Army Maj. Gen. George W. Weightman, fired as commander of the hospital complex last week, took responsibility for the problems.

"I failed," he said at the hearing. "We can't fail one of these soldiers or their families, not one. And we did."

Turning from the congressional panel to face a veteran and his family, Weightman expressed regret for a bureaucratic maze that forced the soldier's wife to battle the Army to get her husband proper medical treatment.

"I'd just like to apologize for not meeting their expectations," he said.

Several lawmakers accused Army brass of making Weightman, the medical center's commander for six months, the scapegoat for the problems at Walter Reed. Veterans groups think he had made progress in reducing the ratio of case managers to patients and in spotlighting post-traumatic stress disorder.

Army Secretary Francis J. Harvey was forced to resign last week over the scandal.

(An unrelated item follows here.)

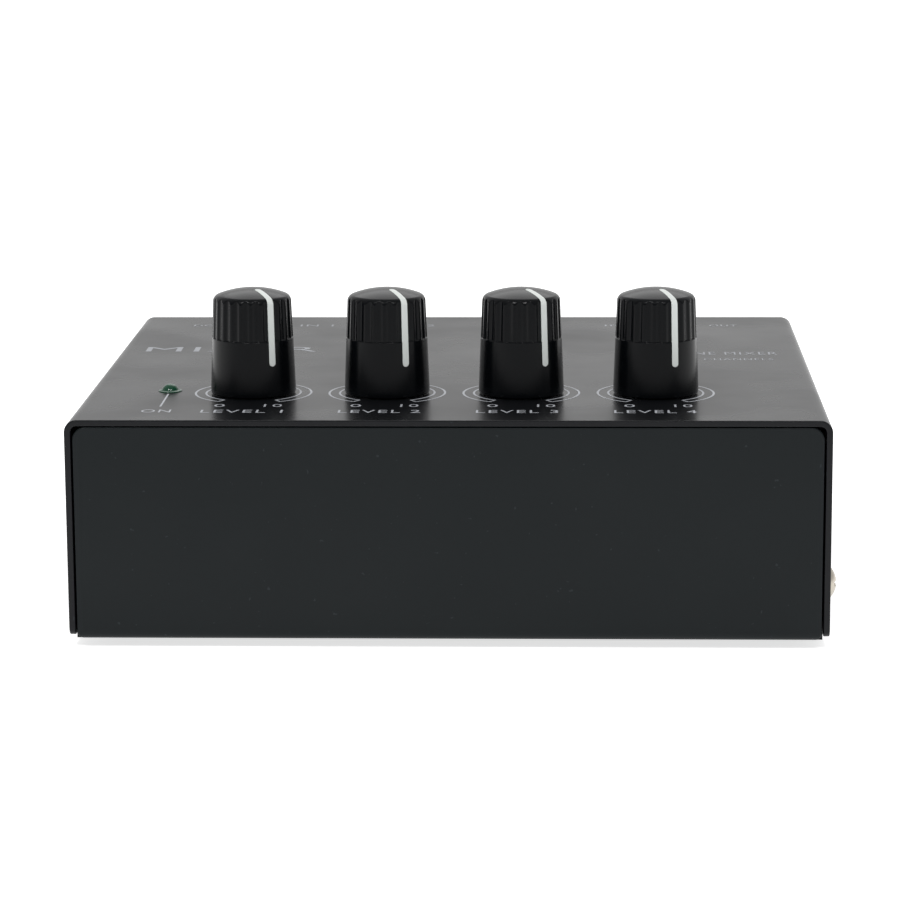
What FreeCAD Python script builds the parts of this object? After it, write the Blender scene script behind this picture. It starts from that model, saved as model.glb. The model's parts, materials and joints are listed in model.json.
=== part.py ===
import FreeCAD, Part
import math
import os
import re
import Sketcher

# A four-channel line mixing console: a folded steel box with four level knobs on top,
# five 6.35 mm jacks and a power inlet at the rear, and one circuit board inside.
#
# Frame: X to the right, Y from the front panel to the rear, Z up. The origin lies on the
# surface that the rubber feet stand on, under the centre of the whole assembly.

# ---------------------------------------------------------------- driving dimensions, mm
SIZES = [
    ("case_width", 120.0, "outside, across the cover"),
    ("case_depth", 102.0, "outside, front panel to rear panel"),
    ("case_height", 35.3, "underside to top, without the feet"),
    ("gauge", 1.0, "steel sheet thickness"),
    ("cover_bend", 2.0, "outer bend radius of the cover"),
    ("floor_bend", 1.2, "outer bend radius of the chassis"),
    ("panel_corner", 2.0, "upper corners of the front and rear panels"),
    ("panel_low_corner", 1.4, "lower corners of the front and rear panels"),
    ("panel_side_gap", 0.3, "between panel side edge and cover"),
    ("panel_top_gap", 0.15, "between panel top edge and cover"),
    ("tab_gap", 0.1, "between chassis tab and cover"),
    ("skirt_lift", 0.5, "cover side ends this far above the underside"),
    ("skirt_corner", 1.5, "lower corners of the cover sides"),
    ("edge_round", 0.2, "deburred and painted sheet edges"),
    ("foot_radius", 4.0, "rubber foot at the case"),
    ("foot_tread_radius", 3.5, "rubber foot on the table"),
    ("foot_height", 1.5, "rubber foot"),
    ("foot_inset", 18.0, "foot centre from the case sides"),
    ("tab_width", 14.0, "chassis tab for a side screw"),
    ("tab_height", 13.0, "chassis tab above the underside"),
    ("side_screw_front", 18.0, "front side screws behind the front panel"),
    ("side_screw_rear", 14.0, "rear side screws ahead of the rear panel"),
    ("side_screw_height", 5.3, "side screws above the underside"),
    ("screw_radius", 1.5, "M3 shank"),
    ("screw_hole", 1.6, "clearance hole for M3"),
    ("tapped_hole", 1.55, "tapped hole for M3, as a plain bore"),
    ("side_head_radius", 3.25, "side screw head"),
    ("side_head_height", 2.3, "side screw head"),
    ("side_shank", 5.5, "side screw under the head"),
    ("board_head_radius", 2.75, "board screw head"),
    ("board_head_height", 1.8, "board screw head"),
    ("board_shank", 5.0, "board screw under the head"),
    ("recess_span", 3.4, "cross recess, tip to tip"),
    ("recess_width", 0.8, "cross recess, across one arm"),
    ("recess_depth", 1.2, "cross recess"),
    ("board_width", 112.0, "circuit board, side to side"),
    ("board_depth", 94.0, "circuit board, front to rear"),
    ("board_thickness", 1.6, "circuit board"),
    ("board_front_gap", 5.0, "board edge behind the front panel"),
    ("standoff_height", 6.0, "standoff above the chassis floor"),
    ("standoff_radius", 2.9, "hexagon, centre to corner"),
    ("spigot_radius", 2.1, "standoff spigot in the floor"),
    ("spigot_hole", 2.15, "floor hole for the spigot"),
    ("standoff_inset", 6.0, "standoff centre from the board edges"),
    ("standoff_rear_inset", 32.0, "rear standoffs ahead of the board's rear edge"),
    ("knob_pitch", 21.8, "between knob axes"),
    ("knob_shift", 0.35, "row of knobs, right of the case's middle"),
    ("knob_setback", 24.0, "knob axes behind the front panel"),
    ("knob_gap", 0.2, "knob above the cover"),
    ("knob_base_radius", 6.9, "knob at its lower edge"),
    ("knob_base_band", 1.0, "top of the straight lower band"),
    ("knob_shoulder_radius", 6.35, "knob at its shoulder"),
    ("knob_shoulder_height", 15.15, "top of the tapered side"),
    ("knob_edge", 1.2, "rounding between side and dome"),
    ("knob_rim_radius", 5.58, "dome at its rim, where it meets the rounding"),
    ("knob_dome_rim", 16.27, "height of the dome at its rim"),
    ("knob_dome_top", 17.3, "height of the dome in the middle"),
    ("knob_hub_radius", 4.2, "hub around the shaft"),
    ("knob_wall_inner", 5.5, "inside of the outer wall"),
    ("knob_hollow_top", 8.0, "top of the hollow under the knob"),
    ("knob_hub_gap", 0.6, "hub above the cover"),
    ("flute_count", 24, "finger flutes round the knob"),
    ("flute_radius", 0.75, "round cutter of one flute"),
    ("flute_depth", 0.22, "depth of a flute"),
    ("flute_start", 9.2, "lower ends of the flutes"),
    ("pointer_width", 1.05, "white insert"),
    ("pointer_depth", 0.6, "insert under the knob surface"),
    ("pointer_proud", 0.04, "insert above the knob surface"),
    ("pointer_inner", 1.6, "inner end, from the knob axis"),
    ("pointer_low", 5.3, "lower end above the cover"),
    ("pointer_1", 33.0, "degrees from the front towards the right"),
    ("pointer_2", 30.0, "degrees from the front towards the right"),
    ("pointer_3", 36.0, "degrees from the front towards the right"),
    ("pointer_4", 26.0, "degrees from the front towards the right"),
    ("shaft_radius", 3.0, "control shaft"),
    ("shaft_length", 30.0, "shaft above the control body"),
    ("shaft_flat", 1.5, "flat of the shaft, from its axis"),
    ("flat_length", 11.0, "length of the flat"),
    ("shaft_fit", 0.03, "clearance of knob and body round the shaft"),
    ("shaft_hole", 4.0, "hole in the cover for a shaft"),
    ("pot_width", 9.8, "control body, side to side"),
    ("pot_depth", 11.0, "control body, front to rear"),
    ("pot_height", 6.8, "control body"),
    ("pot_cavity_radius", 4.3, "inside of the control body"),
    ("pot_cavity_floor", 1.6, "inside floor of the control body"),
    ("pot_cavity_roof", 4.9, "inside roof of the control body"),
    ("rotor_radius", 4.1, "flange of the shaft"),
    ("rotor_floor", 3.4, "underside of the flange"),
    ("rotor_roof", 4.8, "top of the flange"),
    ("pivot_radius", 1.0, "lower pivot of the shaft"),
    ("pivot_floor", 0.8, "lower end of the pivot"),
    ("track_inner", 2.2, "resistance track"),
    ("track_outer", 3.9, "resistance track"),
    ("track_thickness", 0.2, "resistance track"),
    ("wiper_thickness", 0.3, "wiper ring"),
    ("wiper_outer", 3.7, "wiper ring"),
    ("wiper_finger", 0.4, "radius of a contact point"),
    ("wiper_lift", 0.05, "contact point above the track"),
    ("pin_half", 0.3, "half the side of a square terminal pin"),
    ("pin_length", 3.2, "terminal pin below the board's top"),
    ("pin_hole", 0.6, "board hole for a terminal pin"),
    ("spring_hole", 1.35, "board hole for the leg of a spring"),
    ("pot_pin_pitch", 2.5, "terminals of one control"),
    ("jack_pitch", 18.5, "between jack axes"),
    ("jack_first", -27.0, "first jack, from the centre line"),
    ("jack_axis", 7.0, "jack axis above the board"),
    ("jack_width", 15.4, "jack housing"),
    ("jack_height", 14.0, "jack housing"),
    ("jack_length", 29.0, "jack housing behind the rear panel"),
    ("jack_bore", 3.25, "radius of the hole for a 6.35 mm plug"),
    ("jack_bore_length", 32.0, "depth of the hole for the plug"),
    ("nose_radius", 4.5, "threaded nose, as a plain cylinder"),
    ("nose_hole", 4.75, "hole in the rear panel"),
    ("nose_reach", 3.2, "nose beyond the rear panel"),
    ("nut_radius", 6.35, "hexagon, centre to corner"),
    ("nut_thickness", 2.0, "jack nut"),
    ("nut_fit", 0.05, "clearance of the nut round the nose"),
    ("contact_gap", 0.15, "spring outside the plug's hole"),
    ("contact_thickness", 0.4, "spring sheet"),
    ("contact_half", 1.2, "half width of a spring"),
    ("slot_half", 1.5, "half width of a spring's slot"),
    ("tip_slot_length", 10.0, "slot of the tip spring, from the rear end"),
    ("sleeve_slot_near", 6.0, "slot of the sleeve spring, from the panel"),
    ("sleeve_slot_far", 16.0, "slot of the sleeve spring, from the panel"),
    ("inlet_x", -46.0, "power inlet, from the centre line"),
    ("inlet_width", 9.0, "inlet body"),
    ("inlet_length", 14.0, "inlet body"),
    ("inlet_height", 11.0, "inlet body"),
    ("inlet_axis", 6.5, "inlet axis above the board"),
    ("inlet_nose", 3.9, "round nose in the panel"),
    ("inlet_hole", 4.05, "hole in the rear panel"),
    ("inlet_bore", 3.1, "hole for the power plug"),
    ("inlet_bore_length", 10.0, "hole for the power plug, from the panel face"),
    ("inlet_slot_near", 2.0, "slot of the side spring, from the panel"),
    ("inlet_slot_far", 7.5, "slot of the side spring, from the panel"),
    ("inlet_pin", 1.0, "centre pin"),
    ("lamp_x", -46.15, "lamp, from the centre line"),
    ("lamp_setback", 25.5, "lamp behind the front panel"),
    ("lamp_radius", 1.5, "lamp dome"),
    ("lamp_proud", 1.2, "lamp above the cover"),
    ("lamp_height", 2.3, "low lamp, underside to top"),
    ("lamp_flange", 1.9, "lamp flange"),
    ("lamp_flange_height", 1.25, "lamp flange, which fills the hole in the cover"),
    ("lamp_hole", 1.95, "hole in the cover"),
    ("lead_half", 0.25, "half the side of a lamp lead"),
    ("lead_offset", 1.27, "lamp lead from the lamp axis"),
    ("spacer_radius", 2.4, "tube that holds the lamp up"),
    ("spacer_bore", 1.75, "inside of that tube"),
]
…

Weightman's predecessors -- retired Maj. Gen. Kenneth L. Farmer Jr., who had commanded the hospital complex from 2004 until August, and Lt. Gen. Kevin C. Kiley, who was in charge from 2002 to 2004 -- have not been disciplined.

After Weightman was fired, Kiley was named interim commander of Walter Reed but was removed a day later. Kiley remains the Army's surgeon general.

"Tell me why [Weightman] got the ax and why the others walk on the earth today," said Rep. John F. Tierney (D-Mass.), chairman of the subcommittee that held the hearings. "Where has all the brass been?"

Gen. Peter J. Schoomaker, the Army's chief of staff, responded angrily.

"I've got a daughter and a son-in-law that are on the way to combat," said Schoomaker, whose younger brother, Maj. Gen. Eric B. Schoomaker, has been named to run Walter Reed. "This is not something about people [who] don't care, and I am not going to sit here and have anybody tell me that we don't care."

Tierney shot back, "Nobody said anything about people not caring." He called Schoomaker's response a "red herring."

The burgeoning scandal over medical treatment for returning troops, much like the government's flawed response to Hurricane Katrina, is exposing weaknesses in federal crisis management.

Members of Congress promised more hearings on the maze of red tape that wounded soldiers confronted.

"You've been fighting a war," Rep. Chris Van Hollen (D-Md.) said to veterans. "You shouldn't have to come back here and fight a system."

Peter Schoomaker promised to address the problems.

"I couldn't be madder, and I couldn't be more embarrassed and ashamed," he said.

Lawmakers questioned the policy under which maintenance and operations at Walter Reed were outsourced to IAP Worldwide Services Inc., a Florida firm run by a former Halliburton official who reduced Walter Reed's staff from 300 to 100.

"We've contracted out so much in this war," Waxman said. "We have mercenaries instead of U.S. military.... We are, in Iraq, overpaying for the work of the contractors, and here we're under-serving our military."

The subcommittee made the unusual decision to move the hearing from Capitol Hill to a wood-paneled auditorium at Walter Reed.

As soldiers in camouflage fatigues and sand-colored boots roamed the scrubbed hallways outside, lawmakers squeezed shoulder to shoulder onto a dais in the auditorium. They listened intently to the testimony of two injured soldiers and the wife of a third. All recounted problems and hurdles at the hospital -- stories that first captured public attention in articles in the Washington Post last month.

Staff Sgt. John Daniel Shannon, who is waiting for plastic surgery so he can wear a prosthetic eye, was angry that Harvey was allowed to resign.

"I don't know how things work in Washington, D.C., but in combat, we don't get to resign when bullets are flying and people are dying," Shannon said.

His advice to Army officials: "Pull themselves up by their bootstraps like any sergeant would do, admit to their mistakes and work to fix them until they're fixed."